§ GIVEN INSTRUCTION:
The required output is a word-for-word copy of the lines from the line bearing "sandal.add(leatherMesh('thong_knot', makeKnot(), 'lace'));" through the line bearing "before = set(bpy.data.objects)", inclusive, and no other lines.

§ DATA IN THIS EXERCISE:
◆ ◆ ◆ ◆ ◆ ◆ ◆

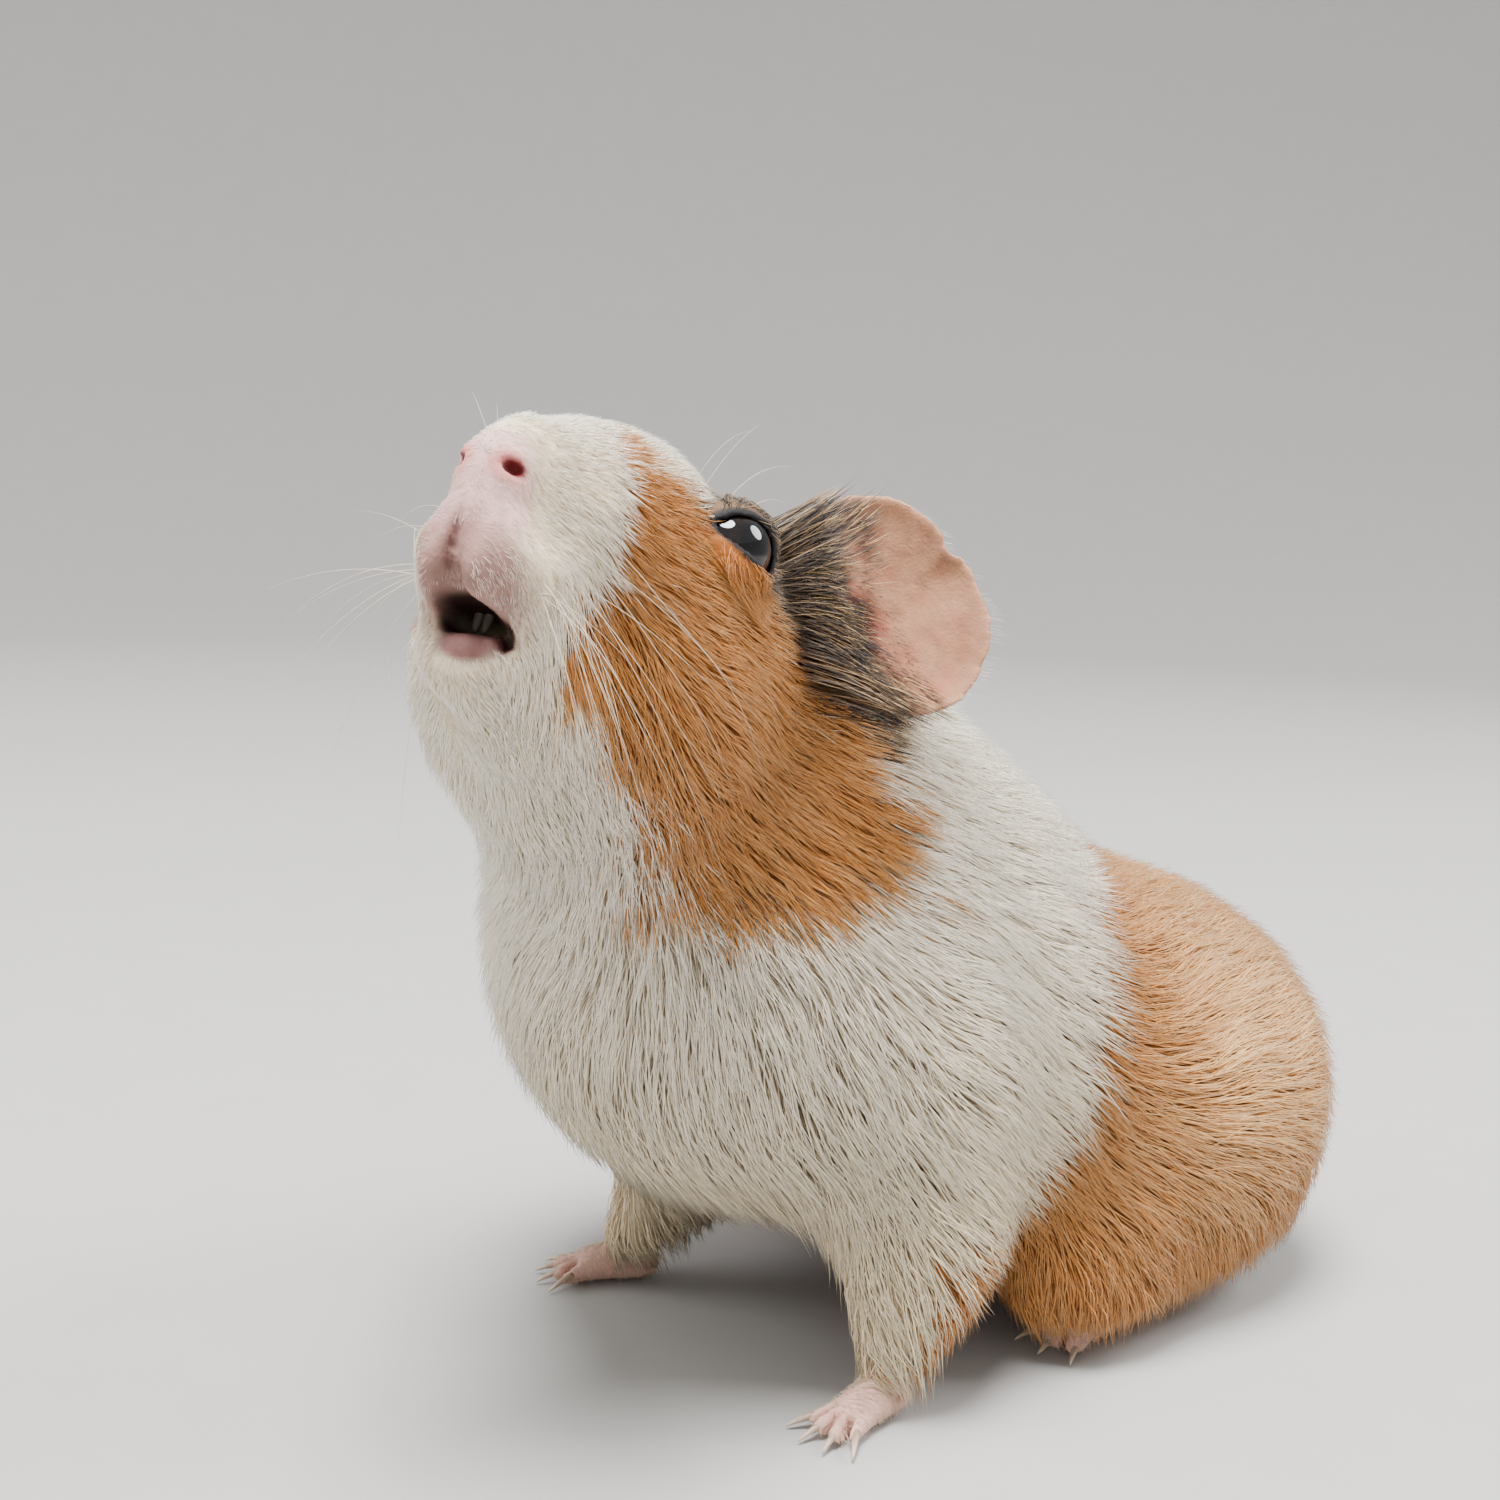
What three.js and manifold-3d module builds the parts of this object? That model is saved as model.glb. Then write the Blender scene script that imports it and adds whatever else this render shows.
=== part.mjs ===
// A life-size guinea pig, sitting up on its forelegs with its nose raised and its head turned to its left.
// Millimetres, +Z up. The animal faces -Y, its left side is +X, and the floor is z = 0.
// The outer surface is that of the coat, out to its tips. The body is one smooth blend of rounded forms,
// which flat cuts part into the head, muzzle, neck, trunk, legs and feet.
import * as THREE from "three";
import { mergeVertices } from "three/addons/utils/BufferGeometryUtils.js";
import Module from "manifold-3d";

const wasm = await Module();
wasm.setup();

// ---- Driving dimensions -------------------------------------------------------------------------
const GAP = 0.3; // between neighbouring solids
const FAR = 400; // larger than the animal

const NOSE = [33.7, -108, 138.3]; // the tip of the nose
const HEAD_TURN = 35; // degrees to the animal's left
const HEAD_RAISE = 21.5; // degrees of the nose above level
const HEAD_LEAN = 5; // degrees about the head's own long axis
const MUZZLE_LENGTH = 21; // from the nose tip to the cut in front of the eyes
const NAPE = [0, 62, -8]; // where the cut behind the head passes, in the head's frame
const NAPE_RAISE = 22; // degrees that this cut leans forward at the throat
const NECK_BASE = [0, -36, 84]; // where the cut in front of the trunk passes
const NECK_RAISE = 60; // degrees that the neck rises from the trunk

const EYE_RADIUS = 5.8;
const EYE_CENTRE = [16.2, 42.5, 6]; // of the left eye, in the head's frame

const EAR_RADIUS = 15.2;
const EAR_THICKNESS = 1.8;
const EAR_CUP = 4.5; // how far its rim comes forward of its middle
const EAR_NOTCH = { angle: 58, depth: 3.6, width: 14 }; // in the upper rim, in degrees and mm
// Each ear's middle, then the ways from its base to its rim and up along its base, in the head's frame.
const EARS = [
  { name: "left", side: 1, middle: [31.6, 67, 6.6], outward: [0.8, 0.6, -0.1], upward: [-0.06, 0.24, 0.97] },
  { name: "right", side: -1, middle: [23, 73, 7], outward: [0.3, 0.94, -0.15], upward: [-0.15, 0.2, 0.97] },
];

const CLAW_LENGTH = 4.5;
const PAW_CELL = 2.8; // how fine the paws' meshes are
const FOREFEET = [
  { name: "left", side: 1, heel: [27, -30], heading: 6 },
  { name: "right", side: -1, heel: [-31, -33], heading: -32 },
];
const HINDFEET = [
  { name: "left", side: 1, heel: [26, 41], heading: 4 },
  { name: "right", side: -1, heel: [-26, 41], heading: -4 },
];
// A paw: the middles and radii of its heel and of the ball of its toes, then the toes' angles in degrees,
// how far they reach beyond the ball, and their radius.
const FOREPAW = {
  heel: [0, 0, 3], ball: [0, -7, 2.8], radii: [4, 3.8], toes: [-36, -12, 12, 36], reach: 7.5, toe: 1.9,
};
const HINDPAW = {
  heel: [0, 0, 3], ball: [0, -27, 2.8], radii: [3.8, 4.6], toes: [-24, 0, 24], reach: 10, toe: 2.2,
};

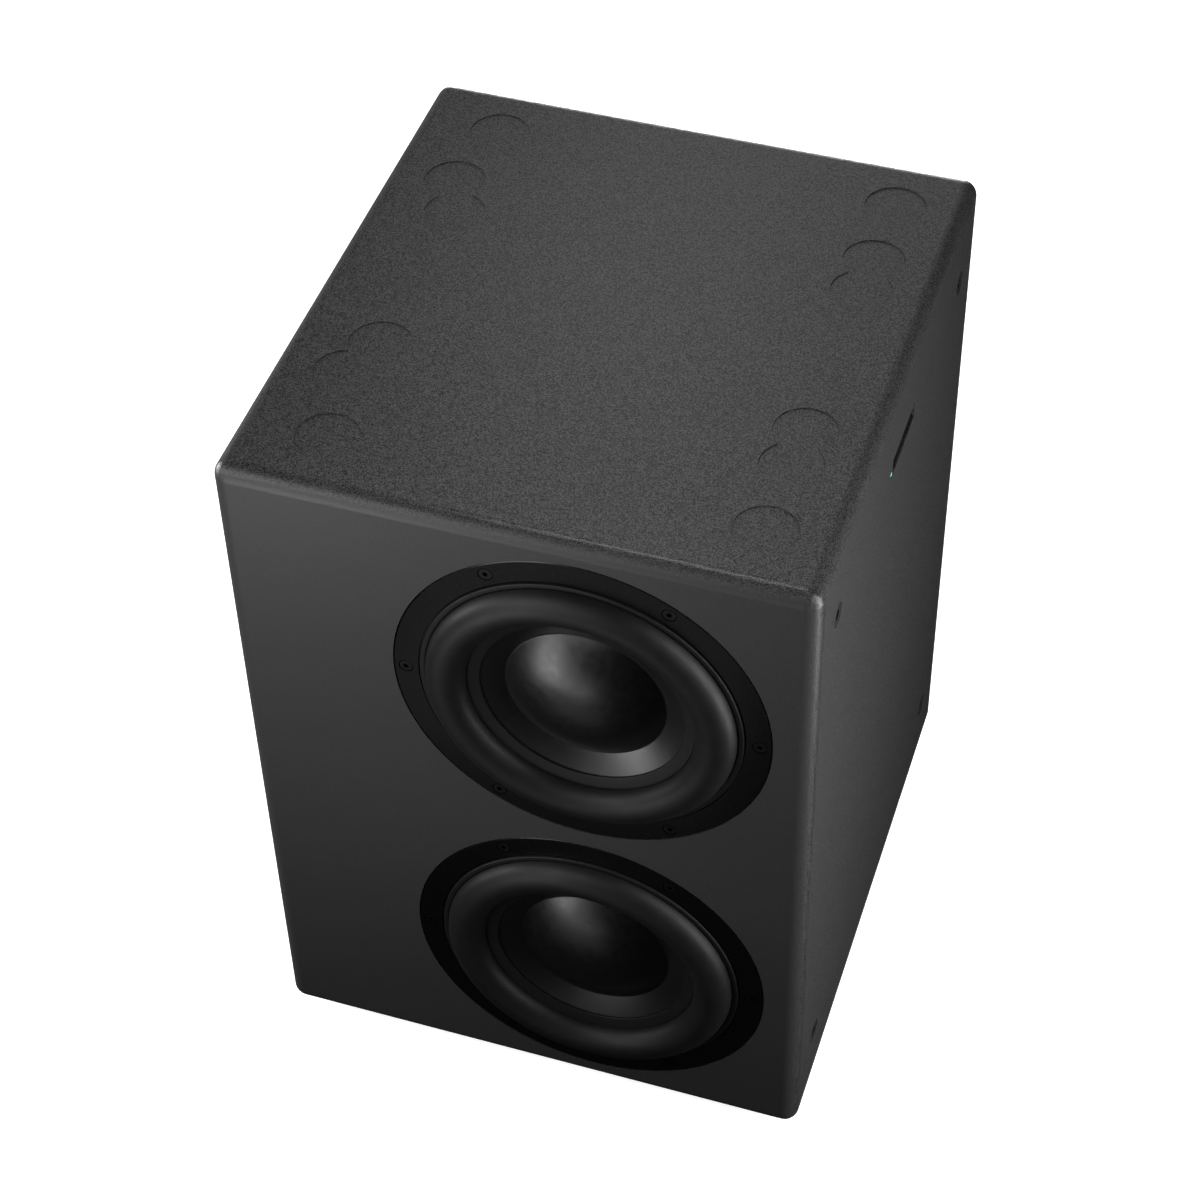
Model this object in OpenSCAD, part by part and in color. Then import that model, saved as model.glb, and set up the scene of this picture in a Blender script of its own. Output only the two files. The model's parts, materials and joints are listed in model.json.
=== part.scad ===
// Twin-woofer studio subwoofer: a sealed cabinet with its amplifier set in the back.
// Origin: on the floor, under the middle of the whole object. +X right, +Y back, +Z up.

/* [Cabinet] */
// Width of the cabinet
cab_w = 373; // [366:1:400]
// Depth of the cabinet, front face to back face
cab_d = 399; // [390:1:430]
// Height of the cabinet without its feet
cab_h = 526; // [520:1:560]
// Radius of all outer edges and corners
edge_r = 10; // [6:1:12]
// Thickness of the top, bottom and side walls
wall_t = 20; // [18:1:24]
// Thickness of the front baffle
baffle_t = 25; // [22:1:30]
// Thickness of the rear panel
rear_t = 22; // [20:1:26]
// Height of the rubber feet
foot_h = 8; // [6:1:12]

/* [Woofers] */
// How far the woofers sit to the right of the cabinet's middle
driver_x = 41; // [36:1:44]
// Distance between the two woofers' centres
driver_pitch = 254; // [250:1:264]
// Outer diameter of a woofer's frame
frame_d = 240; // [238:1:242]
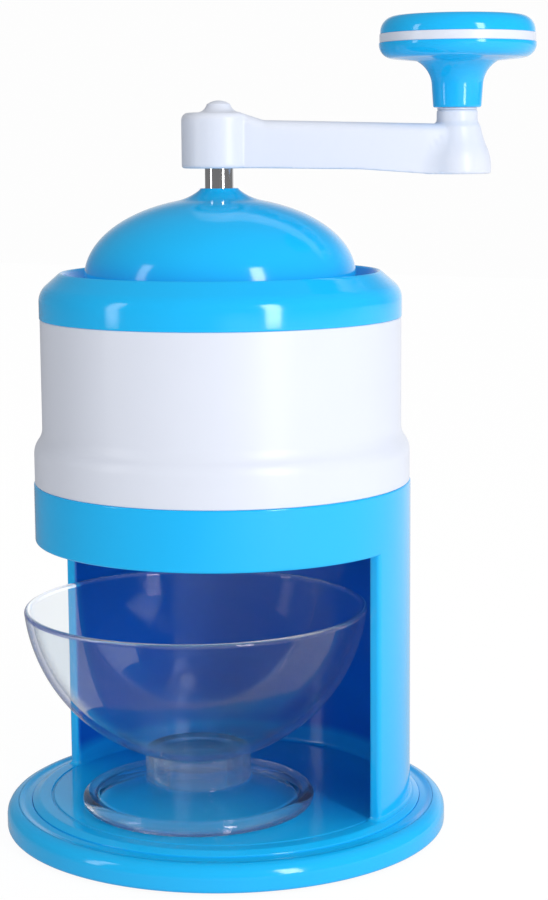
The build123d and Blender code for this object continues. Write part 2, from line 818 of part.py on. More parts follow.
# ------------------------------------------------------------------ press plate with its spikes
press_bottom = shaft_bottom + 2 * seat_gap
press_top = press_bottom + press_thickness
spike_rings = ((22.0, 3, 30.0), (36.0, 6, 0.0))  # radius, number and first angle
spike_root = press_top - 0.6
with BuildPart() as press_plate:
    with BuildSketch(Plane.XY.offset(press_bottom)):
        Circle(press_radius)
    extrude(amount=press_thickness)
    with BuildSketch(Plane.XY.offset(press_top)):
        Circle(press_radius)
        Circle(press_radius - press_rim_wall, mode=Mode.SUBTRACT)
        with PolarLocations(radius=(press_radius + press_cup_radius) / 2, count=press_rib_count):
            Rectangle(press_radius - press_cup_radius - 1, press_rim_wall)
        with BuildSketch(mode=Mode.PRIVATE) as cup_plan:
            Circle(press_cup_radius + press_cup_wall)
            Circle(press_cup_radius, mode=Mode.SUBTRACT)
        add(cup_plan.sketch)
    extrude(amount=press_rib_height)
    with BuildSketch(Plane.XY.offset(press_bottom)):
        Circle(press_hub_radius)
    extrude(amount=press_hub_height)
    with BuildSketch(Plane.XY.offset(press_bottom)):
        RegularPolygon(radius=press_bore_hex / 2, side_count=6, major_radius=False)
    extrude(amount=press_hub_height, mode=Mode.SUBTRACT)
    for ring_radius, spike_count, first_angle in spike_rings:
        with BuildSketch(Plane.XY.offset(press_bottom)):
            with PolarLocations(ring_radius, spike_count, start_angle=first_angle):
                Circle(spike_radius + 0.02)
        extrude(amount=spike_root - press_bottom, mode=Mode.SUBTRACT)
write(press_plate, "press_plate")

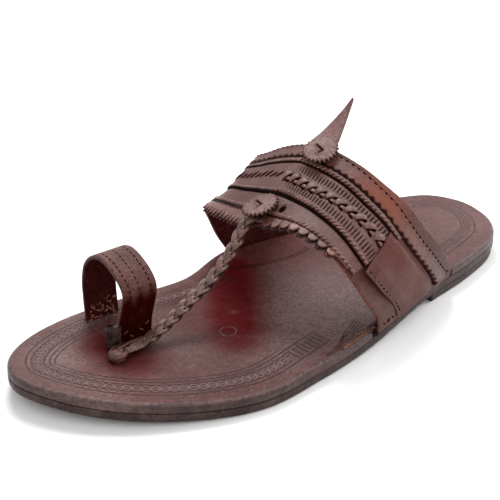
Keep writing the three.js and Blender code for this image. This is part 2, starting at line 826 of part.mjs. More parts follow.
const sandal = new THREE.Group();
sandal.add(leatherMesh('outsole', makeOutsole(), 'sole'));
sandal.add(leatherMesh('heel_lift', makeHeelLift(), 'sole'));
sandal.add(leatherMesh('insole', makeInsole(), 'footbed'));
sandal.add(leatherMesh('instep_band', makeBand(), 'band'));
sandal.add(leatherMesh('scalloped_strip', makeScallops(), 'overlay'));
sandal.add(leatherMesh('front_strip', makeFrontStrip(), 'overlay'));
sandal.add(leatherMesh('woven_strap', makeWovenStrap(), 'lace'));
sandal.add(leatherMesh('pinked_strip', makePinkedStrip(), 'overlay'));
sandal.add(leatherMesh('inner_patch', inner_patch_body, 'overlay'));
sandal.add(leatherMesh('outer_patch', outer_patch_body, 'overlay'));
sandal.add(leatherMesh('front_rosette', front_rosette_body, 'overlay'));
sandal.add(leatherMesh('rear_rosette', rear_rosette_body, 'overlay'));
sandal.add(leatherMesh('spike', makeSpike(spike_seat), 'overlay'));
sandal.add(leatherMesh('toe_loop', makeToeLoop(), 'band'));
sandal.add(leatherMesh('thong', makeThong(), 'lace'));
sandal.add(leatherMesh('thong_knot', makeKnot(), 'lace'));
sandal.add(leatherMesh('thong_post', makePost(), 'lace'));

export default sandal;
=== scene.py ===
"""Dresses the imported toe-loop sandal in its leathers. It runs as a script in Blender 4.5."""

import math

import bmesh
import bpy
import numpy as np
from bpy.props import FloatProperty, FloatVectorProperty, IntProperty, PointerProperty
from mathutils import Matrix, Vector


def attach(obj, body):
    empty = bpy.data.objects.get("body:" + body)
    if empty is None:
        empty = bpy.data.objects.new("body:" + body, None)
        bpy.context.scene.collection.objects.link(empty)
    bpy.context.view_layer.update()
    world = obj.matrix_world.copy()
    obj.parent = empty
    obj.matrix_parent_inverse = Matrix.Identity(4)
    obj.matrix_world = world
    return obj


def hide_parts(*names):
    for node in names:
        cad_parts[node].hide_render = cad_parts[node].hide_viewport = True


bl_info = {
    "name": "Toe-loop sandal",
    "version": (1, 0, 0),
    "blender": (4, 5, 0),
    "location": "View3D > Sidebar > Sandal",
    "description": "Leather layers, laces and finishes of a toe-loop sandal",
    "category": "Object",
}

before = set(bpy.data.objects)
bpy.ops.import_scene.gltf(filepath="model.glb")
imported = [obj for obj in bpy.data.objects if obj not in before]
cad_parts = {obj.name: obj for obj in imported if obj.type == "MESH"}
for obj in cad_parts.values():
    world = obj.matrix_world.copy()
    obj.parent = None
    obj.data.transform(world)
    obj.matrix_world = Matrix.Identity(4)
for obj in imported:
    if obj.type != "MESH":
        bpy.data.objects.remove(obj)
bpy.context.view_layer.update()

# Millimetres to metres: every shape below is worked out in millimetres
MM = 0.001

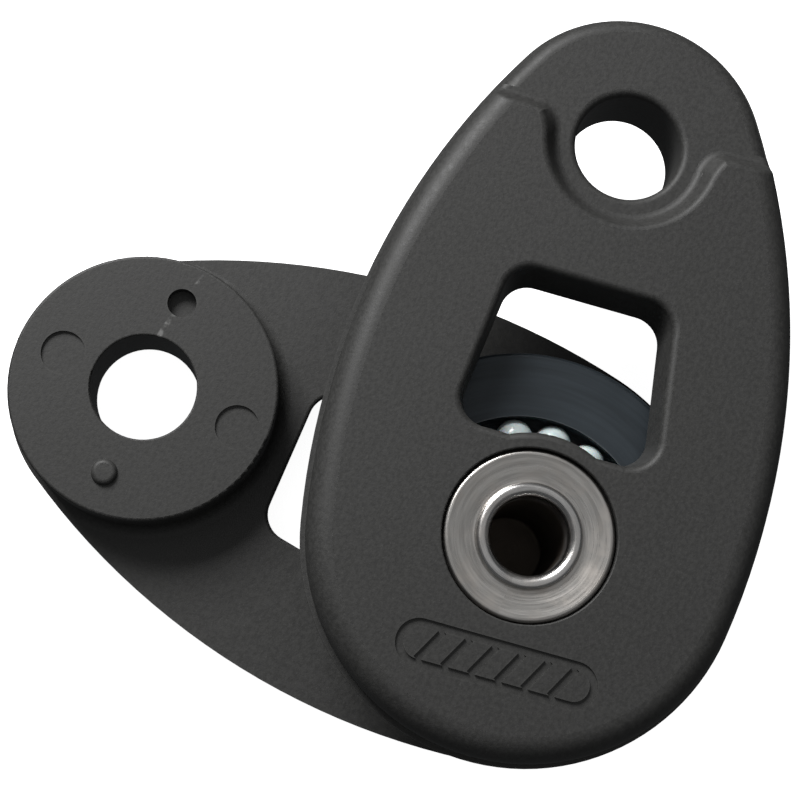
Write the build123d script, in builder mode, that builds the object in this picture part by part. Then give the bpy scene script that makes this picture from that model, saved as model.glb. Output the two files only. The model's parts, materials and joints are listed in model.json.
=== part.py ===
"""Snatch block: two egg-shaped cheeks that swing open about the sheave's axle.

Millimetres, +Z along the axle towards the front cheek, +Y from the axle to the
head of the rear cheek. The origin is the centre of the sheave. The block lies
on its back with the front cheek swung clear of the rear one, ready for a rope
to be laid over the sheave.
"""

from build123d import *

import os
from math import atan2, cos, radians, sin, sqrt

# --- driving dimensions ------------------------------------------------------
open_angle = 82.5  # swing of the front cheek away from closed, degrees
spring_apart = 1.0  # axial play that lets the pegs lift out of their sockets

# cheek outline: a big round end about the axle and a small one about the head
head_distance = 64.6  # axle to head hole
tail_radius = 33.6
tail_centre_y = -0.2
head_radius = 21.6
flank_radius = 119.0

# cheek levels, measured outwards from the plane where the two bosses meet
boss_height = 8.4
plateau_level = 12.9
face_level = 16.4
face_edge_radius = 4.0
plateau_edge_radius = 2.4
lip_width = 0.8
lip_thickness = 1.1
boss_foot_radius = 2.0
boss_edge_radius = 0.5

# raised face, cut back in a U round the head hole
collar_radius = 12.0
shoulder_rise = 3.0  # the U opens out this far above the head hole's centre
shoulder_radius = 3.7
step_draft = 30.0
step_top_round = 1.2
step_foot_round = 1.4

# window between the head and the axle, as it is on the cheek's inner face
window_draft = 0.9  # how far each side opens out from the inside to the outside
window_foot_y = 15.0
window_foot_half = 15.3
window_top_half = 12.2
window_top_y = 38.8
window_top_rake = 0.8  # extra opening of the head-side wall
window_hub_radius = 15.8
window_corner_radius = 4.5
window_outer_round = 1.1
window_inner_round = 0.6
window_reach = (10, 50)  # span along the cheek that holds the window's edges only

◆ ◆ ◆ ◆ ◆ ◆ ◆

§ EXPECTED ANSWER:
sandal.add(leatherMesh('thong_knot', makeKnot(), 'lace'));
sandal.add(leatherMesh('thong_post', makePost(), 'lace'));

export default sandal;
=== scene.py ===
"""Dresses the imported toe-loop sandal in its leathers. It runs as a script in Blender 4.5."""

import math

import bmesh
import bpy
import numpy as np
from bpy.props import FloatProperty, FloatVectorProperty, IntProperty, PointerProperty
from mathutils import Matrix, Vector


def attach(obj, body):
    empty = bpy.data.objects.get("body:" + body)
    if empty is None:
        empty = bpy.data.objects.new("body:" + body, None)
        bpy.context.scene.collection.objects.link(empty)
    bpy.context.view_layer.update()
    world = obj.matrix_world.copy()
    obj.parent = empty
    obj.matrix_parent_inverse = Matrix.Identity(4)
    obj.matrix_world = world
    return obj


def hide_parts(*names):
    for node in names:
        cad_parts[node].hide_render = cad_parts[node].hide_viewport = True


bl_info = {
    "name": "Toe-loop sandal",
    "version": (1, 0, 0),
    "blender": (4, 5, 0),
    "location": "View3D > Sidebar > Sandal",
    "description": "Leather layers, laces and finishes of a toe-loop sandal",
    "category": "Object",
}

before = set(bpy.data.objects)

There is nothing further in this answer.